Folha de S. Paulo


Cinemas de rua usam atendimento diferenciado para enfrentar as redes

A valorização do aspecto histórico e um cuidado quase artesanal no atendimento e na programação. Esses são os segredos de sobrevivência e faturamento dos cada vez mais raros cinemas de rua, em um mercado dominado pelos complexos multiplex dos shoppings centers.

Das 282 salas existentes em São Paulo, apenas 19 não estão dentro de centros de compras. E apenas uma, a Cinesala, em Pinheiros, não é controlada por uma rede e não tem uma empresa ou órgão público como mantenedor.

Em vez disso, tem hoje quatro sócios, entre eles, o ex-jogador de futebol Raí, 52.

Moacyr Lopes Junior/Folhapress
Raí, Adhemar, Paulo Velasco e Rodrigo Makray (dir.) no Cinesala, em Pinheiros
Raí, Adhemar, Paulo Velasco e Rodrigo Makray (dir.) no Cinesala, em Pinheiros

A reforma da sala, inaugurada em 1962, nasceu de um projeto de Raí e de seu sócio Paulo Velasco, 36, para fazer curadoria de espaços históricos da capital.

"Como gostamos de cinema, pensamos nesse espaço, que precisava de uma revitalização", conta Velasco.

A dupla convidou Rodrigo Makray, 36, para participar do projeto. Na sequência, Adhemar Oliveira, 59, um veterano do mercado de exibição, veio trazer a expertise necessária para o negócio.

"Queremos ser uma antirrede", explica Raí. "Nosso trabalho é artesanal, com cuidados que vão da preservação da arquitetura original à programação", diz.

Em dez meses de operação, a Cinesala atingiu a expectativa de faturamento dos sócios e superou a de atração do público. "A população do bairro nos abraçou. Muitas pessoas vêm aqui só para tomar café e aproveitar o espaço", conta Velasco.

"As pessoas querem cada vez mais ocupar as ruas. Eu moro em Perdizes e não há por lá um cinema na rua. Eu adoraria frequentar um espaço assim no meu bairro, chegar a pé", diz Raí.

Apesar de destacarem o caráter cultural e o lado passional que o trabalho com cinema proporciona, a expectativa é que o Cinesala seja, sim, um negócio lucrativo.

"Cobramos um preço justo por ingresso e produtos alimentícios, mas não abrimos mão de gerir o empreendimento para que ele lucre", diz Velasco. A entrada inteira custa R$ 20, contra R$ 30 do cinema de um shopping no mesmo bairro.

EQUILÍBRIO

Marta Fagundes, 55, entende bem o equilíbrio entre paixão e retorno financeiro em um cinema.

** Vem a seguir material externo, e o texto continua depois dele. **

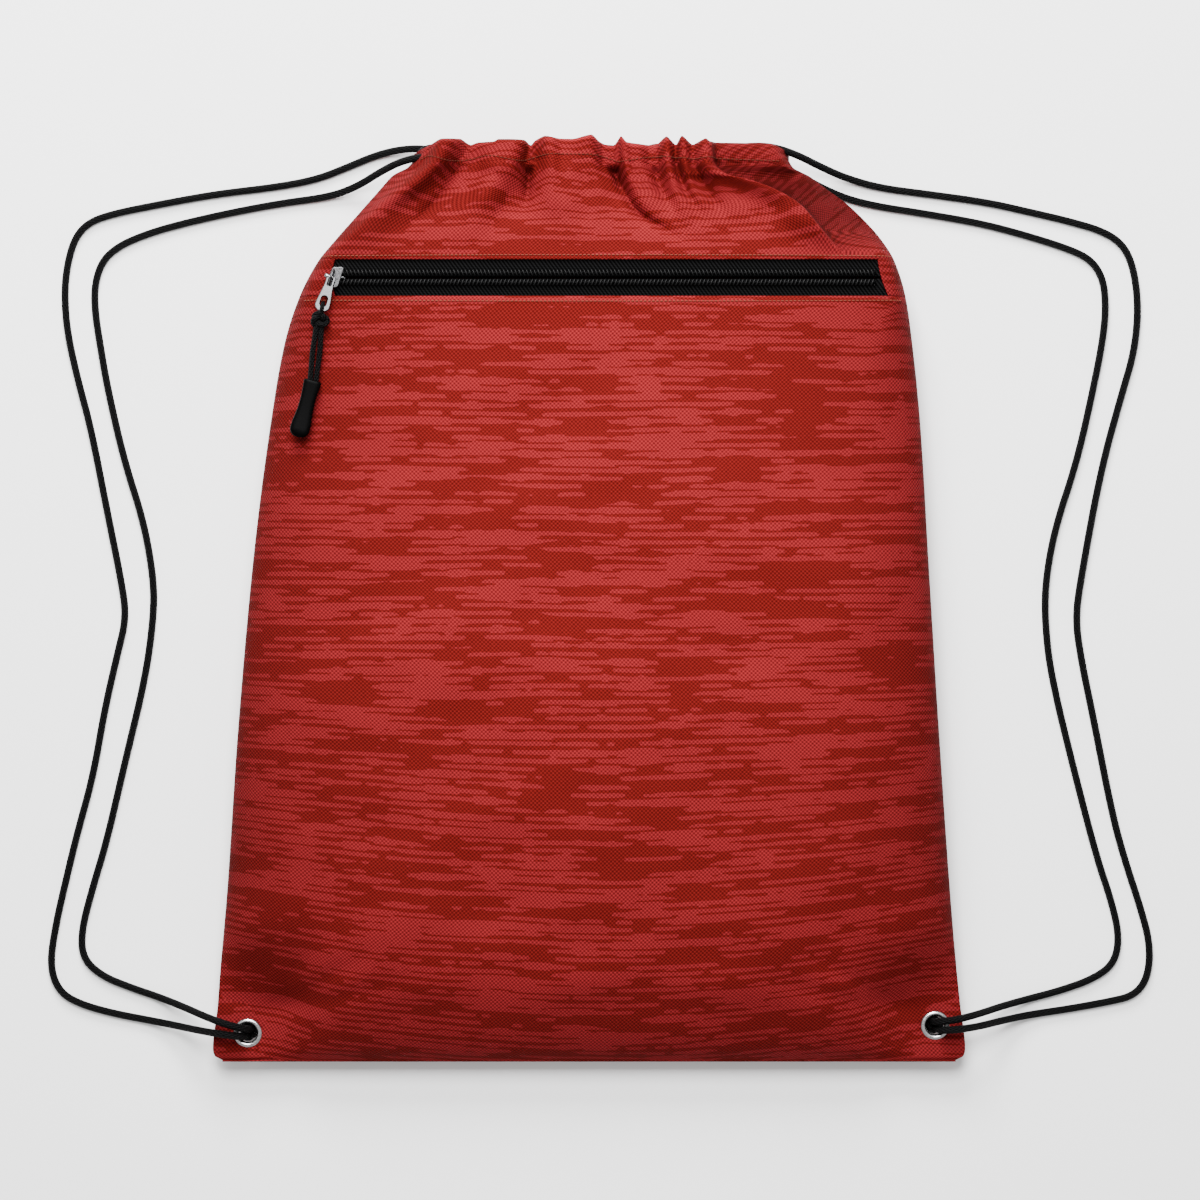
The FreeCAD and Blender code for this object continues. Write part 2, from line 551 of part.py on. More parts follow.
def tab_end_point():
    """Centre of the tab's round end, where the pull cord's loop hangs."""
    return pivot_point() + tab_rotation().multVec(Vector(values["tab_reach"], 0, 0))


def pull_tab():
    """Flat tab with an eye round the bridge and an oval hole in its wider end."""
    body = doc.addObject("PartDesign::Body", "pull_tab")
    sketch = new_sketch(body, "pull_tab_outline", "XY_Plane")
    back, neck, bar = -values["tab_bar"], values["tab_neck"], values["tab_bar"]
    end, reach = values["tab_end"], values["tab_reach"]
    rim = Part.Arc(Vector(reach, -end, 0), Vector(reach + end, 0, 0), Vector(reach, end, 0))
    outline = [Part.LineSegment(Vector(back, -neck, 0), Vector(reach, -end, 0)), rim,
               Part.LineSegment(Vector(reach, end, 0), Vector(back, neck, 0)),
               Part.LineSegment(Vector(back, neck, 0), Vector(back, -neck, 0))]
    eye_half, eye = values["tab_eye_half"], values["tab_eye"]
    opening = polyline([Vector(bar, -eye_half, 0), Vector(eye, -eye_half, 0), Vector(eye, eye_half, 0),
                        Vector(bar, eye_half, 0)])
    hole, start = values["tab_hole"], values["tab_hole_start"]
    oval = [Part.LineSegment(Vector(start, -hole, 0), Vector(reach, -hole, 0)),
            Part.Arc(Vector(reach, -hole, 0), Vector(reach + hole, 0, 0), Vector(reach, hole, 0)),
            Part.LineSegment(Vector(reach, hole, 0), Vector(start, hole, 0)),
            Part.Arc(Vector(start, hole, 0), Vector(start - hole, 0, 0), Vector(start, -hole, 0))]
    for curve in outline + opening + oval:
        sketch.addGeometry(curve)
    join_ends(sketch)
    fix_point(sketch, 0, 1, ("-Sizes.tab_bar", "-Sizes.tab_neck"))
    fix_point(sketch, 1, 1, ("Sizes.tab_reach", "-Sizes.tab_end"))
    fix_point(sketch, 4, 2, ("Sizes.tab_eye", "-Sizes.tab_eye_half"))
    doc.recompute()
    pad = body.newObject("PartDesign::Pad", "pull_tab_pad")
    pad.Profile = sketch
    bind(pad, Length="Sizes.tab_thick")
    pad.Midplane = True
    doc.recompute()
    body.Placement = Placement(pivot_point(), tab_rotation())
    return body


# ---------------------------------------------------------------- pull cord and grip

def level_point(place):
    return Vector(place[0], place[1], tab_end_point().z)


def rod(name, radius, start, end):
    """A plain rod from start to end."""
    solid = doc.addObject("Part::Cylinder", name)
    bind(solid, Radius=radius)
    solid.Height = (end - start).Length
    solid.Placement = Placement(start, Rotation(Vector(0, 0, 1), end - start))
    return solid


def pull_cord():
    """The cord's loop through the tab's hole and its two strands down to the grip."""
    hook = tab_end_point()
    knot = level_point(PULL_KNOT)
    grip = level_point(GRIP_START)
    towards = (knot - hook).normalize()
    loop = doc.addObject("Part::Torus", "pull_loop")
    bind(loop, Radius1="Sizes.loop_radius", Radius2="Sizes.loop_wire")
    loop.Placement = Placement(hook + towards * values["loop_radius"],
                               frame_rotation(towards, Vector(0, 0, 1)))
    heading = (grip - knot).normalize()
    aside = Vector(0, 0, 1).cross(heading) * STRAND_SPACING
    strands = []
    for side, offset in (("one", aside), ("two", aside * -1)):
        strands.append(rod("pull_strand_" + side, "Sizes.pull_cord_radius", knot + offset,
                           grip + offset + heading * STRAND_ENTRY))
    core = doc.addObject("Part::Sphere", "pull_core")
    core.Radius = CORE_RADIUS
    core.Placement = Placement(knot, Rotation())
    stem = rod("pull_stem", "Sizes.loop_wire * %r" % STEM_SHARE,
               hook + towards * STEM_START * values["loop_radius"], knot)
    return fuse("pull_cord", [loop, stem, core] + strands)


def pull_knot():
    solid = doc.addObject("Part::Sphere", "pull_knot")
    bind(solid, Radius="Sizes.pull_knot_radius")
    solid.Placement = Placement(level_point(PULL_KNOT), Rotation())
    return solid


def pull_grip():
    """Moulded grip: a waisted tongue with a round end."""
    body = doc.addObject("PartDesign::Body", "pull_grip")
    sketch = new_sketch(body, "pull_grip_outline", "XY_Plane")
    start, end = level_point(GRIP_START), level_point(GRIP_END)
    length = (end - start).Length
    mouth, waist, tip = GRIP_HALF_WIDTHS
    straight = length - tip
    middle = length * GRIP_WAIST
    curves = [
        Part.LineSegment(Vector(0, -mouth, 0), Vector(middle, -waist, 0)),
        Part.LineSegment(Vector(middle, -waist, 0), Vector(straight, -tip, 0)),
        Part.Arc(Vector(straight, -tip, 0), Vector(length, 0, 0), Vector(straight, tip, 0)),
        Part.LineSegment(Vector(straight, tip, 0), Vector(middle, waist, 0)),
        Part.LineSegment(Vector(middle, waist, 0), Vector(0, mouth, 0)),
        Part.LineSegment(Vector(0, mouth, 0), Vector(0, -mouth, 0)),
    ]
    for curve in curves:
        sketch.addGeometry(curve)
    join_ends(sketch)
    doc.recompute()
    pad = body.newObject("PartDesign::Pad", "pull_grip_pad")
    pad.Profile = sketch
    bind(pad, Length="Sizes.grip_thick")
    pad.Midplane = True
    doc.recompute()
    chamfer = body.newObject("PartDesign::Chamfer", "pull_grip_edges")
    faces = ["Face%d" % number for number, face in enumerate(pad.Shape.Faces, start=1)
             if abs(face.normalAt(0, 0).z) > 0.9]
    chamfer.Base = (pad, faces)
    bind(chamfer, Size="Sizes.grip_edge")
    doc.recompute()
    across = Vector(0, 0, 1).cross(end - start)
    body.Placement = Placement(start, frame_rotation((end - start).normalize(), across.normalize()))
    return body


# ---------------------------------------------------------------- corners

def corner_parts(side):
    """An eyelet's flanged barrel, its washer and the knot below it."""
    across = "Sizes.%s_eyelet_across" % side
    along = "Sizes.%s_eyelet_along" % side
    top = "Sizes.corner_seam + Sizes.cloth"
    foot = "Sizes.corner_seam - Sizes.cloth - Sizes.washer_thick"
    flange = cylinder("flange_" + side, "Sizes.eyelet_outer", "Sizes.eyelet_flange", across, along, top)
    flange_middle = values["corner_seam"] + values["cloth"] + values["eyelet_flange"] / 2
    domed = round_edges("flange_round_" + side, flange, values["eyelet_round"],
                        lambda edge: edge.BoundBox.ZMin > flange_middle and len(edge.Vertexes) == 1)
    barrel = cylinder("barrel_" + side, "Sizes.eyelet_barrel", top + " - (" + foot + ")",
                      across, along, foot)
    cutter_height = top + " - (" + foot + ") + Sizes.eyelet_flange + 2 * Sizes.bore_overrun"
    cutter_foot = foot + " - Sizes.bore_overrun"
    bore = cylinder("bore_" + side, "Sizes.eyelet_hole", cutter_height, across, along, cutter_foot)
    eyelet = cut("eyelet_" + side, fuse("eyelet_solid_" + side, [domed, barrel]), bore)
    disc = cylinder("disc_" + side, "Sizes.eyelet_outer", "Sizes.washer_thick", across, along, foot)
    middle = cylinder("disc_hole_" + side, "Sizes.eyelet_barrel", cutter_height, across, along, cutter_foot)
    washer = cut("washer_" + side, disc, middle)
    knot = doc.addObject("Part::Sphere", "cord_knot_" + side)
    bind(knot, Radius="Sizes.end_knot_radius", Placement__Base__x=across, Placement__Base__y=along,
         Placement__Base__z="Sizes.end_knot_height")
    return {"eyelet_" + side: eyelet, "washer_" + side: washer, "cord_knot_" + side: knot}


def cord_path(points):
    """Straight runs joined by tangent arcs, each as large as its two runs allow; also its radii."""
    points = [Vector(*point) for point in points]
    edges = []
    radii = []
    last = points[0]
    for before, corner, after in zip(points, points[1:], points[2:]):
        incoming = (corner - before).normalize()
        outgoing = (after - corner).normalize()
        turn = incoming.getAngle(outgoing)
        shorter = min((corner - before).Length, (after - corner).Length)
        reach = 0.45 * shorter
        radius = reach / math.tan(turn / 2)
        radii.append(radius)
        start = corner - incoming * reach
        end = corner + outgoing * reach
        bisector = (outgoing - incoming).normalize()
        middle = corner + bisector * (radius / math.cos(turn / 2) - radius)
        edges.append(Part.LineSegment(last, start).toShape())
        edges.append(Part.Arc(start, middle, end).toShape())
        last = end
    edges.append(Part.LineSegment(last, points[-1]).toShape())
    return Part.Wire(edges), radii


def drawcord(name, points):
    """A cord's tube swept along its route."""
    path, radii = cord_path(points)
    first = path.Edges[0]
    direction = first.tangentAt(first.FirstParameter)
    circle = Part.Circle(Vector(*points[0]), direction, values["cord_radius"])
    tube = path.makePipeShell([Part.Wire([circle.toShape()])], True, False)
    solid = doc.addObject("Part::Feature", name)
    solid.Shape = tube
    section = math.pi * values["cord_radius"] ** 2
    expected = section * path.Length
    print("%s length %.0f, smallest radii %s, volume ratio %.4f" % (
        name, path.Length, [round(radius, 1) for radius in sorted(radii)[:6]], tube.Volume / expected))
    return solid


# ---------------------------------------------------------------- document

store_sizes()
parts = {
    "front_panel": fabric_wall("front_panel", FRONT_STATIONS, "front"),
    "front_yoke": fabric_wall("front_yoke", YOKE_STATIONS, "front"),
    "back_panel": fabric_wall("back_panel", tuple(STATIONS), "back"),
    "front_casing": casing("front_casing", "front_lane"),
    "back_casing": casing("back_casing", "back_lane"),
    "pocket_lining": pocket_lining(),
    "zip_tab_left": end_tab("left"),
    "zip_tab_right": end_tab("right"),
    "slider": slider(),
    "pull_tab": pull_tab(),
    "pull_cord": pull_cord(),
    "pull_knot": pull_knot(),
    "pull_grip": pull_grip(),
    "drawcord_left": drawcord("drawcord_left", LEFT_ROUTE),
    "drawcord_right": drawcord("drawcord_right", RIGHT_ROUTE),
}
punch_eyelets(parts["front_panel"])
punch_eyelets(parts["back_panel"])
trim_flat(parts["back_panel"])
parts.update(zip_rows())
for corner_side in ("left", "right"):
    parts.update(corner_parts(corner_side))
doc.recompute()

for item in doc.Objects:
    if "Invalid" in item.State or "Error" in item.State:
        raise RuntimeError("failed feature: " + item.Name)

os.makedirs("parts", exist_ok=True)
for node, item in parts.items():
    item.Label = node
    if item.Shape.isNull() or not item.Shape.isValid() or len(item.Shape.Solids) != 1:
        raise RuntimeError("bad shape: " + node)
    item.Shape.exportStep("parts/%s.step" % node)
    low, high = item.Shape.BoundBox.ZMin, item.Shape.BoundBox.ZMax
    print("%-16s volume %9.1f  z %6.2f to %6.2f" % (node, item.Shape.Volume, low, high))
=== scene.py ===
import json
import math

import bpy
import numpy as np
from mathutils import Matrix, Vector


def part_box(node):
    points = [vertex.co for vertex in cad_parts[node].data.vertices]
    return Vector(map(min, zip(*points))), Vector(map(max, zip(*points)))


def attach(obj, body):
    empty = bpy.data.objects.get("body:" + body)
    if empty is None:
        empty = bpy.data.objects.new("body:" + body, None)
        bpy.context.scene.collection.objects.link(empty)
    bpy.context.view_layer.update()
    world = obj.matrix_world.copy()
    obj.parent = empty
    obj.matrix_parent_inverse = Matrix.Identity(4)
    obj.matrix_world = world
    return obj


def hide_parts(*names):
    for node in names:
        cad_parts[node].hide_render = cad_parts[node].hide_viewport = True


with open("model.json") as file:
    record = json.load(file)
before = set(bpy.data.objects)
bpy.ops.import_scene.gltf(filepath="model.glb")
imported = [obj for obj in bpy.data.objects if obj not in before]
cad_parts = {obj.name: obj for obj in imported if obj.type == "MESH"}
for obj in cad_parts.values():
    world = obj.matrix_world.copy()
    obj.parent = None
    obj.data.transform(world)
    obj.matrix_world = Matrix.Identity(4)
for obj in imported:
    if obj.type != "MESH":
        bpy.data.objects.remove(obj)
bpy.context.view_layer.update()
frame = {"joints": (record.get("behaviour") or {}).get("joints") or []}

MM = 0.001
TURN = 2 * math.pi
UP = np.array([0, 0, 1.0])


# ---- places read from the frame

def corners(node):
    """Lowest and highest corners of a CAD node's box, in millimetres."""
    return np.array(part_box(node)) / MM


def middle(node):
    """The middle of a CAD node's box."""
    return corners(node).sum(0) / 2


HEM_Y, LIP_Y = corners("front_panel")[:, 1]
BROW_Y = corners("front_yoke")[0, 1]
(_, CASING_Y, CASING_Z), (_, TOP_Y, _) = corners("front_casing")
BACK_CASING_Z = corners("back_casing")[0, 2]
(ZIP_LEFT, _, _), (ZIP_RIGHT, TAPE_Y, TAPE_TOP) = corners("zip_tape_upper")
ZIP_Y = (corners("zip_tape_lower")[0, 1] + TAPE_Y) / 2
JOINTS = {joint["name"]: joint for joint in frame["joints"]}
PIVOT = np.array(JOINTS["tab_lift"]["pos_m"]) / MM
SWING = np.array(JOINTS["cord_swing"]["pos_m"]) / MM
EYELETS = {side: middle("eyelet_" + side) for side in ("left", "right")}
HOLES = [tuple(centre[:2]) for centre in EYELETS.values()]
HOLE_RADIUS = 5.7        # of the holes punched for the eyelets, hidden under their rims

# Cross-sections of the bag, millimetres: y, left edge, right edge, flap, shoulder, seam z, front z, back z.
SECTIONS = np.array([
    (-218.5, -174, 174, 26, 34, 12.6, 14, 10.6),
    (-217.6, -176.4, 176.4, 26, 35, 12.7, 15.2, 9.8),
    (-216, -178, 178, 26, 36, 12.8, 17.3, 8.4),
    (-213, -178.5, 178.5, 26, 38, 13, 20.5, 6),
    (-194, -176.4, 176.4, 22, 44, 13, 30.5, 1.5),
    (-178, -175.2, 174.7, 14, 48, 13.4, 36, 0),
    (-140, -171.7, 171.3, 3, 50, 16, 41, 0),
    (-60, -166, 165.5, 1, 48, 20, 44, 0),
    (20, -158.8, 160.6, 1, 42, 20, 43, 0),
    (85, -150.5, 156.7, 1, 34, 19, 39.2, 0),
    (122, -144, 153, 1, 20, 18.3, 38.2, 0),
    (142.7, -137.3, 150, 1, 9, 18, 38, 0),
    (159.9, -128.3, 144.7, 1, 7, 18, 38, 0),
    (170, -120.2, 138.7, 1, 9, 17.6, 37.2, 0),
    (184, -108, 126, 1, 12, 17, 34.5, 0),
    (205.3, -89.8, 100.2, 1, 14, 15, 31.6, 4.5),
    (222, -76.6, 90, 1, 14, 15, 31.6, 5),
])


# ---- small mathematics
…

Há 40 anos, ela gerencia o Cine Drive-in, em Brasília, que é raro por dois motivos: além de ser um cinema de rua, é o único drive-in do país ainda em operação.

Renato Costa/Folhapress
Dentro dos carros, público vê sessão do Cine Drive-in, em Brasília, o único que restou
Dentro dos carros, público vê sessão do Cine Drive-in, em Brasília, o único que restou

"Os outros drive-ins não são para se assistir a filmes", diz, entre risos.

O cinema de Marta tem uma origem curiosa. Um dos seus idealizadores, em 1972,foi João Figueiredo Filho, cujo pai foi o último presidente da ditadura, entre 1979 e 1985.

"Meu pai, Jair Fagundes, era coronel do Exército, e o general Figueiredo [morto em 1999] perguntou se ele conhecia alguém para gerenciar o cinema", conta Marta.

A então estudante de nutrição de 18 anos relutou, mas cumpriu a ordem. Uma década e meia mais tarde, já apaixonada pelo drive-in, vendeu o próprio carro para evitar que o cinema fechasse.

"A pior época foi entre 1998 e 2000. Competir com os cinemas de shopping é complicado, mas a gente oferece uma experiência, uma alma que essas salas não têm", diz a empresária.

Esse diferencial é o que orienta o Cine Marabá, localizado na avenida Ipiranga, centro de São Paulo. O comando é da rede Playarte, que administra outras nove salas, todas em shoppings. Mas o cuidado com o local é de filho único.

A reforma foi um projeto pessoal de Elda Coltro, presidente do grupo. O cinema, que tem 2.600 m², reabriu em 2009 totalmente restaurado, mas preservando a arquitetura tombada de 1945.

"Aqui, o serviço é mais atencioso. Não que a gente não seja nos shoppings, mas lá o ritmo é mais frenético. A gente sabe que, na maior parte das vezes, quem vem ao Marabá não quer só ver um filme, quer participar de uma história", diz o gerente de operações da rede, Carlos Senhorini, 64.